Suppose I want my web site to point to the books I have written. My current website does that the "old" way, with lots of HTML and PNG files, all pointing explicitly to each other.

From the REST viewpoint, that is bad. I should not be labelling files "IoT/index.html" for example. I should have a structure that reflects the collection, the nouns in those collections and so on. Something like

      
/books
/books/IoT
/books/IoT/parts/
/books/IoT/parts/part1
/books/IoT/parts/part1/chapter1

Apache makes directories really easy: given a directory it will search for files index.html, index.cgi, index.pl, index.php, index.xhtm,l index.htm and return (or call) the first one it finds. This can be controlled by the <DirectoryIndex option in the Apache configuration files.
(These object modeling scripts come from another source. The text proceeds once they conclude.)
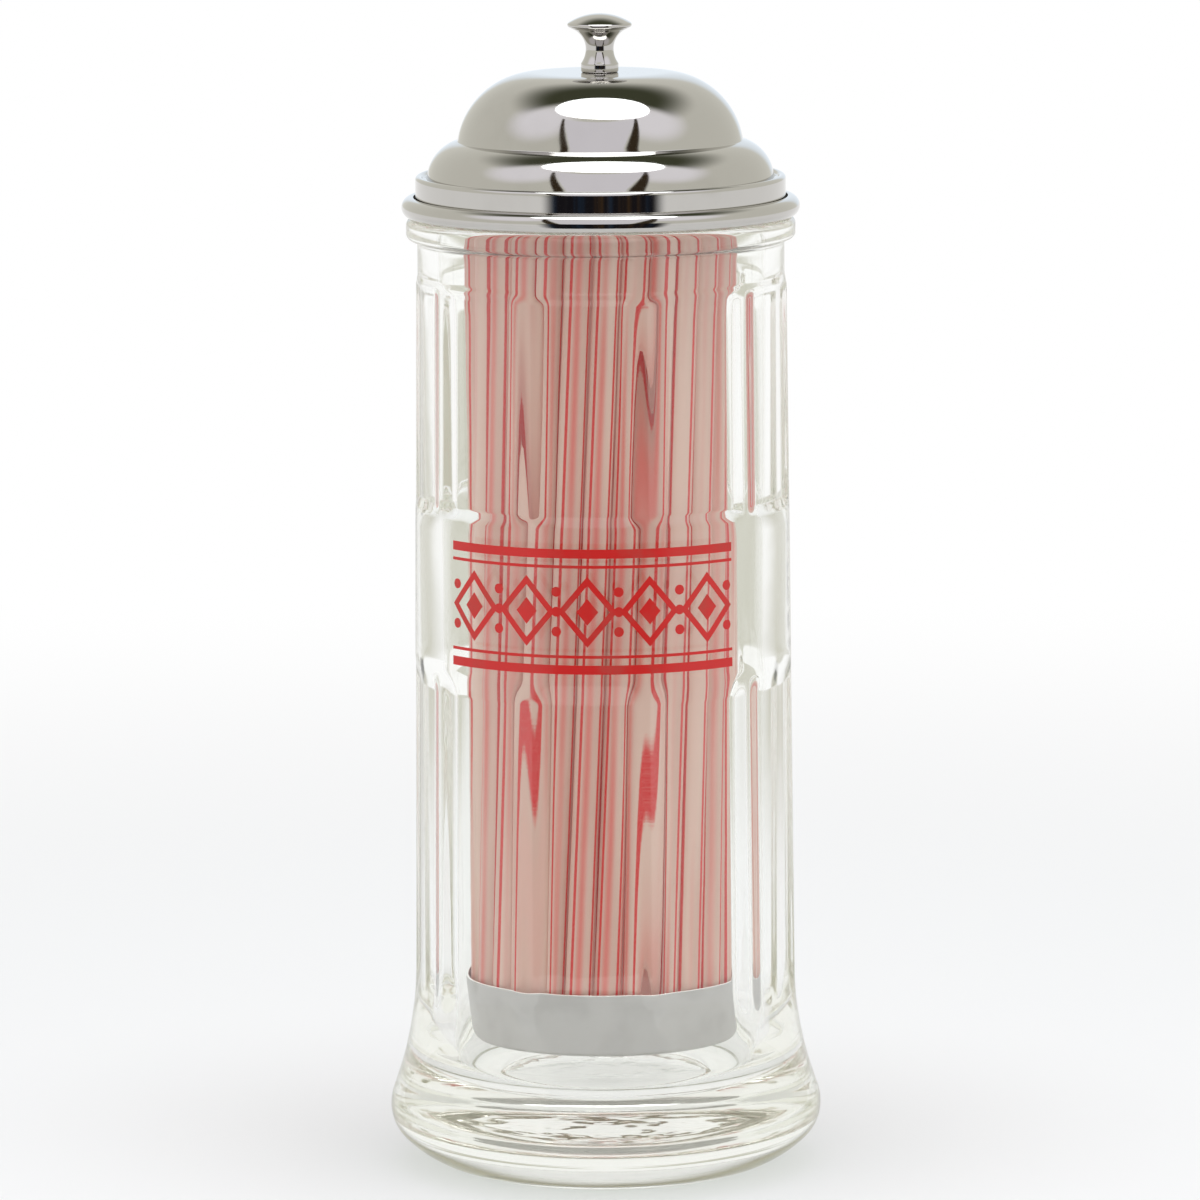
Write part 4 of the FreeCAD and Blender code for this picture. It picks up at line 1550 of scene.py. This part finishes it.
@dataclass
class Studio:
    """Floor, surrounding light, one overhead soft box, reflection cards and the camera."""

    floor_half: float = 6.0
    floor_colour: Colour = (0.80, 0.80, 0.80, 1.0)
    floor_tint: Colour = (0.788, 0.788, 0.788, 1.0)
    floor_glow: float = 0.06
    floor_fade: Span = (0.22, 0.9)  # metres, where the floor turns into plain white
    ambient: float = 0.80
    under_jar: Span = (0.036, 0.050)  # metres, edge of the painted pool of light under the foot, standing in for the light it gathers
    gathered_light: float = 0.8
    flag_colour: Colour = (0.56, 0.55, 0.46, 1.0)
    flag_sides: Span = (0.11, 0.36)  # metres to each side of the camera's aim
    flag_blur: Span = (0.10, 0.30)  # metres over which each side fades
    flag_start: Span = (0.10, 0.50)  # metres behind the object, where they fade in
    aim_slope: float = 0.082  # how far the aim runs to the left per metre
    mirrored: Colour = (0.81, 0.805, 0.74, 1.0)  # in reflections
    mirrored_back: Colour = (0.95, 1.03, 1.11, 1.0)
    mirrored_top: Colour = (0.07, 0.075, 0.045, 1.0)
    mirrored_side: Colour = (1.14, 1.12, 1.20, 1.0)
    back_way: Triple = (0.0, 0.996, 0.087)
    top_way: Triple = (0.03, 0.1, 0.995)
    side_way: Triple = (0.6, -0.3, 0.742)  # and its mirror image
    back_edge: Span = (0.93, 0.985)  # cosine off that way at which its colour begins, and is whole
    top_edge: Span = (0.66, 0.92)
    side_edge: Span = (0.86, 0.99)
    behind_edge: Span = (-0.08, 0.12)  # how far behind a way points, for the dark top
    box_size: Span = (1.05, 0.74)
    box_place: Triple = (0.06, -0.21, 1.27)
    box_power: float = 7.0
    box_colour: Triple = (0.93, 0.97, 1.0)
    camera_place: Triple = (0.1475, -1.7939, 0.406)
    camera_aim: Triple = (-0.0007, -0.00006, 0.1338)
    camera_lens: float = 233.0
    camera_roll: float = -0.35
    glass_bounces: int = 64
    matt_bounces: int = 6
    clear_bounces: int = 16
    cards: tuple[Card, ...] = (
        Card("low_dark_card", 0.32, (-31, 44), (-31, 44), (0.002, 0.272),
             (0.012, 0.011, 0.014, 1.0), soft_ends=0.13, streaks=0.55),
        Card("far_panel", 2.0, (-18, 21), (-40, 48), (0.52, 3.3), (0.98, 0.96, 1.04, 1.0)),
        Card("panel_edge_left", 1.95, (-27, -18), (-44, -40), (0.52, 3.3), (0.05, 0.035, 0.02, 1.0),
             soft_ends=0.2),
        Card("panel_edge_right", 1.95, (21, 35), (48, 52), (0.52, 3.3), (0.05, 0.035, 0.02, 1.0),
             soft_ends=0.2))

    @staticmethod
    def seen_rays(tree: Tree) -> tuple[Socket, Socket]:
        """Which rays look at the surroundings rather than gather light from them.

        Args:
            tree: The tree to work in.

        Returns:
            One for camera and transmission rays, and one for glossy rays.
        """
        path = tree.add("ShaderNodeLightPath")
        direct = tree.maths("MAXIMUM", path.outputs["Is Camera Ray"],
                            path.outputs["Is Transmission Ray"])
        return direct, path.outputs["Is Glossy Ray"]

    def flags(self, tree: Tree, place: Socket) -> Socket:
        """Two soft olive strips on the floor behind the object, which draw the glass's edges.

        A strip lies where |x + slope * y| is between its sides, so straight rays pass between them.

        Args:
            tree: The floor's tree.
            place: Object coordinates.

        Returns:
            The mask, from 0 to 1.
        """
        parts = tree.parts(place)
        off_aim = tree.maths("MULTIPLY_ADD", parts["Y"], self.aim_slope, parts["X"])
        side = tree.maths("ABSOLUTE", off_aim)
        (near, far), (near_blur, far_blur) = self.flag_sides, self.flag_blur
        strip = tree.product(tree.ramp(side, near, near + near_blur),
                             tree.ramp(side, far, far + far_blur, 1.0, 0.0))
        return tree.product(strip, tree.ramp(parts["Y"], *self.flag_start))

    def lay_floor(self) -> None:
        """Makes the floor, white to the eye and pale to the light, so that shadows stay."""
        made, tree = new_material("studio_floor")
        direct, glossy = self.seen_rays(tree)
        seen = tree.maths("MAXIMUM", direct, glossy)
        place = tree.place()
        matt = tree.add("ShaderNodeBsdfDiffuse", {
            "Color": tree.blend(tree.noise(place, 3.0), self.floor_colour, self.floor_tint)})
        glow = tree.add("ShaderNodeEmission", {"Color": WHITE,
                                               "Strength": tree.product(seen, self.floor_glow)})
        near = tree.add("ShaderNodeAddShader", {0: matt.outputs[0], 1: glow.outputs[0]})
        off = tree.length(place)
        far = tree.product(tree.ramp(off, *self.floor_fade), seen)
        through = tree.add("ShaderNodeLightPath").outputs["Is Transmission Ray"]
        # a painted pool of light on the floor under the foot, seen only through the glass
        gathered = tree.product(tree.ramp(off, *self.under_jar, self.gathered_light, 0.0), through)
        flags = tree.product(self.flags(tree, place), through)
        fade = tree.maths("MAXIMUM", tree.maths("MAXIMUM", far, gathered), flags)
        white = tree.add("ShaderNodeEmission", {
            "Color": tree.blend(flags, WHITE, self.flag_colour), "Strength": 1.0})
        faded = tree.add("ShaderNodeMixShader", {0: fade, 1: near.outputs[0], 2: white.outputs[0]})
        tree.add("ShaderNodeOutputMaterial", {"Surface": faded.outputs[0]})
        edge = np.array([-self.floor_half, self.floor_half]) / METRES
        across, along = np.meshgrid(edge, edge)
        points = np.stack([across, along, 0 * across], -1).reshape(-1, 3)
        faces, places = grid_faces(2, 2, wrap_rows=False, wrap_columns=False)
        floor = make_object("studio_floor", points, faces.tolist(), places)
        dress(floor, made)

    def light(self) -> None:
        """Makes the surroundings and the soft box."""
        world = bpy.data.worlds.new("studio_surroundings")
        world.use_nodes = True
        bpy.context.scene.world = world
        tree = Tree(world.node_tree)
        direct, glossy = self.seen_rays(tree)
        way = tree.add("ShaderNodeTexCoord").outputs["Generated"]
        left_side = (-self.side_way[0],) + self.side_way[1:]
        back, top, right, left = [
            tree.add("ShaderNodeVectorMath", {0: way, 1: aim},
                     operation="DOT_PRODUCT").outputs["Value"]
            for aim in (self.back_way, self.top_way, self.side_way, left_side)]
        lit = tree.blend(tree.ramp(back, *self.back_edge), self.mirrored, self.mirrored_back)
        sides = tree.ramp(tree.maths("MAXIMUM", right, left), *self.side_edge)
        lit = tree.blend(sides, lit, self.mirrored_side)
        behind = tree.ramp(tree.parts(way)["Y"], *self.behind_edge)
        dark = tree.product(tree.ramp(top, *self.top_edge), behind)
        reflected = tree.blend(dark, lit, self.mirrored_top)
        around = tree.blend(glossy, (self.ambient, self.ambient, self.ambient, 1.0), reflected)
        shown = tree.blend(direct, around, WHITE)
        sky = tree.add("ShaderNodeBackground", {"Color": shown, "Strength": 1.0})
        tree.add("ShaderNodeOutputWorld", {"Surface": sky.outputs[0]})
        lamp = bpy.data.lights.new("soft_box", "AREA")
        lamp.shape = "ELLIPSE"
        lamp.size, lamp.size_y = self.box_size
        lamp.energy = self.box_power
        lamp.color = self.box_colour
        box = bpy.data.objects.new("soft_box", lamp)
        box.location = self.box_place
        bpy.context.scene.collection.objects.link(box)

    def set_camera(self) -> None:
        """Places the camera, level but for a slight roll, and aims it."""
        lens = bpy.data.cameras.new("camera")
        lens.lens = self.camera_lens
        lens.sensor_width = 36.0
        camera = bpy.data.objects.new("camera", lens)
        place, aim = Vector(self.camera_place), Vector(self.camera_aim)
        facing = (aim - place).to_track_quat("-Z", "Y").to_matrix().to_4x4()
        roll = Matrix.Rotation(math.radians(self.camera_roll), 4, "Z")
        camera.matrix_world = Matrix.Translation(place) @ facing @ roll
        bpy.context.scene.collection.objects.link(camera)
        bpy.context.scene.camera = camera

    def build(self) -> None:
        """Sets up the whole studio."""
        self.lay_floor()
        self.light()
        for card in self.cards:
            card.build()
        self.set_camera()
        bpy.context.scene.view_settings.view_transform = "Standard"
        paths = bpy.context.scene.cycles
        paths.max_bounces = paths.transmission_bounces = paths.glossy_bounces = self.glass_bounces
        paths.diffuse_bounces, paths.transparent_max_bounces = self.matt_bounces, self.clear_bounces


def main() -> None:
    """Builds the dispenser and its studio."""
    logging.basicConfig(level=logging.INFO, format="%(name)s: %(message)s")
    marks, grain = handling_marks(), lathe_grain()
    plate = BrightPlate().material(marks, grain)
    satin = SatinSteel("satin_cup_steel", colour=(0.56, 0.548, 0.535, 1.0), roughness=0.34,
                       grain_depth=0.0000015, polish_and_highlight_from=0.0459).material(marks, grain)
    plain = SatinSteel("plain_fitting_steel", colour=(0.50, 0.50, 0.49, 1.0), roughness=0.26,
                       grain_depth=0.000003).material(marks, grain)
    straw_plastic = StripedStraw().material()
    jar = GlassJar()
    jar.build(PressedGlass().material(marks))
    PrintedBand(jar).build(FiredEnamel().material(marks))
    Lid().build(plate)
    Knob().build(plate)
    Cup().build(satin)
    StrawBundle().build(straw_plastic)
    Fittings().dress(plain)
    Studio().build()


if __name__ == "__main__":
    main()
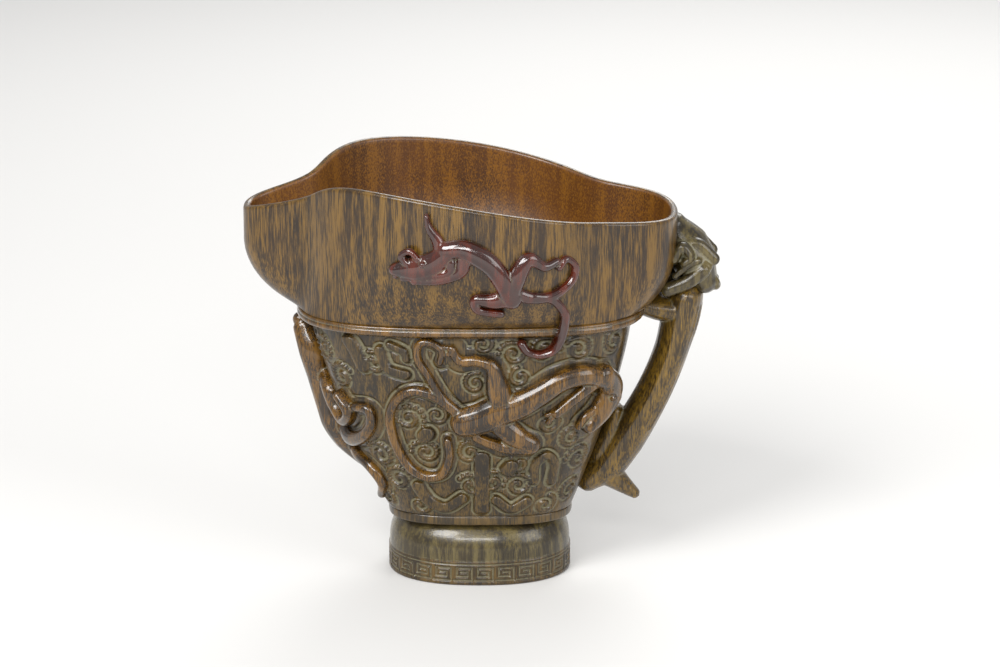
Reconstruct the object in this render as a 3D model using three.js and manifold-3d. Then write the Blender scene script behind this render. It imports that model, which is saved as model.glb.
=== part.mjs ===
// Carved horn libation cup: a flared mouth with a spout, a masked body, a looped handle under a
// beast head, an oval foot, and four dragons in high relief.
// Millimetres. X runs from the spout to the handle, Y from front to back, Z up from the table.
import * as THREE from "three";
import Module from "manifold-3d";

const wasm = await Module();
wasm.setup();

const { degToRad, radToDeg, lerp, clamp } = THREE.MathUtils;

// Heights
const FOOT_BAND_H = 7.4;
const SHOULDER_H = 11.1;
const MOULDING_H = 3;
const BODY_H = 58.5;
const LEDGE_H = 3.6;
const FOOT_TOP = FOOT_BAND_H + SHOULDER_H;
const BODY_Z = FOOT_TOP + MOULDING_H;
const LEDGE_Z = BODY_Z + BODY_H;
const BOWL_Z = LEDGE_Z + LEDGE_H;

// Plan ovals: reach to the spout, to the handle and to each side, and how square the oval is.
// The mouth adds a narrow lobe at the spout and a wider one at the handle.
const FOOT_PLAN = { spout: 27.6, handle: 27.6, side: 22, power: 2.3 };
const BASE_PLAN = { spout: 26.5, handle: 27, side: 19.5, power: 3 };
const TOP_PLAN = { spout: 49.5, handle: 45.5, side: 31.5, power: 3 };
const LEDGE_PLAN = { spout: 53.5, handle: 48.5, side: 33.5, power: 3 };
const RIM_PLAN = { spout: 54, handle: 46, side: 44, power: 2, lip: 16, heel: 13 };
const LIP_SPREAD = 12.7;
const HEEL_SPREAD = 29.6;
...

The /books URL should provide a list of books (it is plural). The file /books/index.html can do this by

      
<!DOCTYPE html>
<html>
  <head>
    <meta charset="utf-8" />
    <link rel="collection" href="http://localhost/books/" />
    <title> Books </title>

  </head>

  <body>
    <h1> List of books </h1>
    <p>
      <ul>
        <li>
          <a href="http://localhost/books/IoT" rel="item">
            Internet of Things
          </a>
        </li>
        <li>
          <a href="http://localhost/books/RPi" rel="item">
            Programming the Raspberry Pi's GPU
          </a>
        </li>
      </ul>
    </p>
  </body>
</html>

The document itself is given an IANA link relation of collection. The individual books are given the IANA relation of item within the collection.

To follow the link /books/IoT we could again treat it as a directory, with included files such as index.html. Or it could be a standalone resource of its own, in which case we need to return a suitable representation.

If we are just building a static website, the representation might by stored in a file /books/IoT.html or /books/IoT.json, say. The Apache option Multiviews is a simple way to get Apache to look for files with the same basename but different extensions and use server-side negotiation to choose the most appropriate representation to return.